As well as planting some in the main polyculture beds others have gone into what was a flower bed and some into bags and a pot. Whilst I do not have a great deal of room for growing in I am aware that some people do not have any actual garden and must use containers. Therefore I have tried a number of perennials in containers and particularly wanted to try growing in bags as they are potentially easier to move about than pots. I did not want to buy any custom made and expensive ones and used one large and one medium supermarket heavy duty shopping bags, each lined with a black sack with drainage holes in the bottom of the black sack but not the outer bag. I used a good quality organic potting compost and the results in top growth were astounding. I think that the plants responded particularly well to the depth of soil that was available to them in these bags.

This is the oca in the large bag planted also planted with some Cherokee Trail of Tears beans. It is exuberantly lurching and spreading out of the bag in a fountain of growth. The oca grown in containers were (of necessity) watered and fed, but those in the rest of the garden were only watered on very rare occasions if they looked wilted and unhappy. We had a ridiculously dry summer last year and I am sure they would have appreciated more water but I am trying to find out what happens when nature is allowed to take its own course (as much as is practical).
When I harvest these and any other root crop I am very mindful to disturb the soil as little as possible. Any disruption to soil kills untold numbers of beneficial organisms and as I really want a healthy soil and healthy garden I have no wish to do harm. Therefore I do not dig as such to get the oca out, but rather explore with the end of a garden fork and a small trowel, pulling at the remaining top growth to liberate the plant and attached tubers, trying to make as little disruption as possible. Afterwards I mulched the whole area with several inches of home made compost. The plants harvested to date have yielded the following:
- 682 g white oca from two plants in the medium sized supermarket bag
- 182 g white oca from one plant in an unprepared (flower) bed with little attention bar some mulching during the summer
- 185 g from one plant under the same conditions as above
- 127 g from one red tuber under the same conditions
- 154 from another red tuber as above
- 97 g – unclear which plants they emanated from
This gives a total of 1427 g from 6 or so plants. The white oca tubers seem to yield more than the red and the plants in the bag produced more and larger tubers than those in the polyculture patch. I suspect this was because they had rather more favourable conditions. It will be interesting to see what yields are obtained from plants grown in other beds and containers.

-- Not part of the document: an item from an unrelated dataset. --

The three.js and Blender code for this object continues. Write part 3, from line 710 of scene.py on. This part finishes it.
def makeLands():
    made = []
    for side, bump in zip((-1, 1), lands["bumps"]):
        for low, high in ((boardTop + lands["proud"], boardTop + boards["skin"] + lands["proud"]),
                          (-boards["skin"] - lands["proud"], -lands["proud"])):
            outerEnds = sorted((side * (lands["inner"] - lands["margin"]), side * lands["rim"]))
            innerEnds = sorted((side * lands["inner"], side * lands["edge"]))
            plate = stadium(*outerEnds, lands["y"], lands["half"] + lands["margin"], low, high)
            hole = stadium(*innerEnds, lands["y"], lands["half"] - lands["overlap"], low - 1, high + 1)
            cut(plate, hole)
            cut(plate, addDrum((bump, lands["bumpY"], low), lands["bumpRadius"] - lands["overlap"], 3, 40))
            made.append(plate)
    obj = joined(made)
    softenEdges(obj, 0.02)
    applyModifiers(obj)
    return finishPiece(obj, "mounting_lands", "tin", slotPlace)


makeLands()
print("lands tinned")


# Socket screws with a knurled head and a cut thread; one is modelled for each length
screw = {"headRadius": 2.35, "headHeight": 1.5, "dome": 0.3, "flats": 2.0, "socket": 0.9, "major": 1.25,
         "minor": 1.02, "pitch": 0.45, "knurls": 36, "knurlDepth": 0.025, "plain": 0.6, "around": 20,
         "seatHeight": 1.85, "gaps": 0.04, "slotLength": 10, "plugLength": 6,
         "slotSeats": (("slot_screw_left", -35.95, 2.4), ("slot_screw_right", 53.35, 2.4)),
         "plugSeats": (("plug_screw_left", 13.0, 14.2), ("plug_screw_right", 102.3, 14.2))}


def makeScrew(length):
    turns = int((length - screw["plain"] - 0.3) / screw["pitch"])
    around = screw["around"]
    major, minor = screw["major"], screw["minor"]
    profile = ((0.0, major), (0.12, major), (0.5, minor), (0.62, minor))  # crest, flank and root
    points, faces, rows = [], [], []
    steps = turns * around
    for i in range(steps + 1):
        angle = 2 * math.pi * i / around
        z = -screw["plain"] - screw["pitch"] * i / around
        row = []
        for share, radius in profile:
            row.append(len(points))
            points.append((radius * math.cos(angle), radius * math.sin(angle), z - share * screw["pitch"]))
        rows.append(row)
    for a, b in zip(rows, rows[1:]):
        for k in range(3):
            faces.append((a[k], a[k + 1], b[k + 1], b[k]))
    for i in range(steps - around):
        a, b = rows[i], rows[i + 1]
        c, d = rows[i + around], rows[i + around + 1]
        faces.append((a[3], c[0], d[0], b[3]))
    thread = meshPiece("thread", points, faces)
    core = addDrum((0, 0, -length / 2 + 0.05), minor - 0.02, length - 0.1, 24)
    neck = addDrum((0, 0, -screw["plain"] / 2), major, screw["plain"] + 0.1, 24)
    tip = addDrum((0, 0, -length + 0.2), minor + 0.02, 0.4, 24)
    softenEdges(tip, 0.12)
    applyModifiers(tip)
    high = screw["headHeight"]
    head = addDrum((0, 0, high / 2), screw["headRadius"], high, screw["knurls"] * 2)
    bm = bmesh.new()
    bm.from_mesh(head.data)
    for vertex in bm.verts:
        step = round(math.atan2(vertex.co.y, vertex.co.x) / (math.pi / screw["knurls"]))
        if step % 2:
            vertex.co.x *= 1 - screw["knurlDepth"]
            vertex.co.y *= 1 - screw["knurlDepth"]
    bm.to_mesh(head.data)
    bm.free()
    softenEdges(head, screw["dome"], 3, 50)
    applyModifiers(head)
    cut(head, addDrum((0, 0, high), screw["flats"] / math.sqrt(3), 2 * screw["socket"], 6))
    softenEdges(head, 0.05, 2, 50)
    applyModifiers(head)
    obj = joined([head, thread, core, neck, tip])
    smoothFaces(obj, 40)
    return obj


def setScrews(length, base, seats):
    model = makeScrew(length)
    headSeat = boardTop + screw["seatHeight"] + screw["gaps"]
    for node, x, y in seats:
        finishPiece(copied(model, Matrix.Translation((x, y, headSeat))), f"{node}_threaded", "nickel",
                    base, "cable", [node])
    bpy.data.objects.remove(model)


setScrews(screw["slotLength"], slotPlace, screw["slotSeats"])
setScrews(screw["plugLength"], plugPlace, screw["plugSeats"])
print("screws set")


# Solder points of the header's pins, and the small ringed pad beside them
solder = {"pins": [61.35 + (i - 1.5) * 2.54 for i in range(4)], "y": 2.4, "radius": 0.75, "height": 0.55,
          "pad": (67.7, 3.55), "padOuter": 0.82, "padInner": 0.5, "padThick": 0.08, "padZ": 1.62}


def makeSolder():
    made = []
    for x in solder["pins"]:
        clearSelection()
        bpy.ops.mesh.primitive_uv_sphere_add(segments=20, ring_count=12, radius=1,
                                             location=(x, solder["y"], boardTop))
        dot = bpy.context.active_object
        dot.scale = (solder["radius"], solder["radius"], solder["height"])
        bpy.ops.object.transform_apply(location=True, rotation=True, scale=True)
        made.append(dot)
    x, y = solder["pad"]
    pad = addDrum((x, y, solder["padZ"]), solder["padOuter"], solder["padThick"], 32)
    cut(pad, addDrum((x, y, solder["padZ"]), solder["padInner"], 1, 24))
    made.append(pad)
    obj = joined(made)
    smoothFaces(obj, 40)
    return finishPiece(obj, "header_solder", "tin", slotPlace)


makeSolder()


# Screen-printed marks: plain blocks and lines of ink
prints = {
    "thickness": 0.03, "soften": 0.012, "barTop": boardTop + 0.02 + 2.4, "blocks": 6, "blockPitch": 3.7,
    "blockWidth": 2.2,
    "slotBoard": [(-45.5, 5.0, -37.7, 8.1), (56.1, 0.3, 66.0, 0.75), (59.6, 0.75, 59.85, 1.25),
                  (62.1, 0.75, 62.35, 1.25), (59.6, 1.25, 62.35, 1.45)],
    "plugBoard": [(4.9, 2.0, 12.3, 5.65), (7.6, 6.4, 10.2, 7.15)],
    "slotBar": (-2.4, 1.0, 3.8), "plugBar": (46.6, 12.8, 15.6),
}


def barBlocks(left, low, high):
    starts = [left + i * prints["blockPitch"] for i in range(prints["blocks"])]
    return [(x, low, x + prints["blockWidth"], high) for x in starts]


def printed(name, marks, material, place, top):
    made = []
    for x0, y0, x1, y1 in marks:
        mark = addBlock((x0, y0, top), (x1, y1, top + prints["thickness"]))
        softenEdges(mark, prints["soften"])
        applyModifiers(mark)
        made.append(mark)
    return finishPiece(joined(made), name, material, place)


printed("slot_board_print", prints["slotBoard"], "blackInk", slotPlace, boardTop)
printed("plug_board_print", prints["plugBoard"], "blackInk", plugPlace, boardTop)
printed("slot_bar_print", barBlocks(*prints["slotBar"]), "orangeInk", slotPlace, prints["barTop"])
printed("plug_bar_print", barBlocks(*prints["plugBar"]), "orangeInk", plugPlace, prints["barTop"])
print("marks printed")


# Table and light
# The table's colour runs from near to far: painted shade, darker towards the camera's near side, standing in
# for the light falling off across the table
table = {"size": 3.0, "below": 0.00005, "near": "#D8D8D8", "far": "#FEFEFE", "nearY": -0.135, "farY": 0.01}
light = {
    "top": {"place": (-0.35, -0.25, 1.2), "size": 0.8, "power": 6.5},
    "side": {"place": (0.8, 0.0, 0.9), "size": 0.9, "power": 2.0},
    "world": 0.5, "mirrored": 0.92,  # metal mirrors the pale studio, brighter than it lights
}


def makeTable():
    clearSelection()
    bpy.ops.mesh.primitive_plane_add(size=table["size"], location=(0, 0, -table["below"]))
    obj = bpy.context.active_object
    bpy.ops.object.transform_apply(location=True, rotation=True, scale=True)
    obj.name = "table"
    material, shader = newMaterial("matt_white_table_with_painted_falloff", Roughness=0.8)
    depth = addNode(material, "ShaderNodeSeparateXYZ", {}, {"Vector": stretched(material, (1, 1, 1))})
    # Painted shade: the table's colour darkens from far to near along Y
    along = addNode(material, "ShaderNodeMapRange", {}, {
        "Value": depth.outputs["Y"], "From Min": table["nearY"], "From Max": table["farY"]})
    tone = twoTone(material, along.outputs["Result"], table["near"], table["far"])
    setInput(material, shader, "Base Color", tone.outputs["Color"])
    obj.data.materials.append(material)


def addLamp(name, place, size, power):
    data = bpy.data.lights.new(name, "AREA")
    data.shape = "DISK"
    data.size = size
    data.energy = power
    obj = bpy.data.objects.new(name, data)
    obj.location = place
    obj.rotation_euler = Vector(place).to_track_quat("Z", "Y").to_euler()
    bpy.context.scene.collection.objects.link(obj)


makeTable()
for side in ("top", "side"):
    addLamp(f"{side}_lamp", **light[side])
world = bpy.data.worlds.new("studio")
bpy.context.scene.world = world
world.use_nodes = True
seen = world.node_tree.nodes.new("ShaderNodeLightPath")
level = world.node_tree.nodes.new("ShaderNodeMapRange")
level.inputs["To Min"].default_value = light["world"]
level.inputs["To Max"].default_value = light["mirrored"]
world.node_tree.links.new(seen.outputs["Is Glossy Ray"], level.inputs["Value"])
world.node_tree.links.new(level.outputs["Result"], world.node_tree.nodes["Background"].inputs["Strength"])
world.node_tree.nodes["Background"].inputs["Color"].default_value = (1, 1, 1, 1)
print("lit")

The plates below show the haul! Red oca on one plate, on the left are the larger tubers from the bag and the right the smaller ones from the polyculture bed.

Some of the tubers were a little nibbled and one or two were bad inside, but most were very healthy. Some of them came out as little more than slightly swollen stems and I have held on to these with the tiny ones and any that had turned green as part of the stock to replant next year.
Some of the remaining stems had tiny baby tubers beginning to form above ground and I have made a mental note to use plenty of mulch next year to build up round the plants, akin to the way potatoes are earthed up to see if that can help prevent getting greened tubers and maybe encourage the plants to produce more.
We have just eaten some of the oca tubers in curry, this is the recipe that my partner just invented and very nice it was too:
- spice mix made from one clove garlic, 1 teaspoon coriander seed, 1 teaspoon cumin seed, a dash of ready prepared chilli in a jar, 1 teaspoon grated fresh ginger root, 1 stick lemon grass, 1/2 teaspoon grated fresh nutmeg, 1/2 teaspoon cinnamon, 4 cloves
- this collection was mixed and mashed up together and gently fried with two chopped onions in a minimum of olive oil
- to this was added a tin of tomatoes and a few spare fresh tomatoes and a little stock and left to simmer whilst
- 500 g of oca was cleaned, cut into bite sized chunks and par boiled for 10 minutes
- the oca was added to the tomato / spice mix together with a handful of fresh coriander leaf and about 150 g baby spinach leaves and then left to cook for another twenty minutes or so.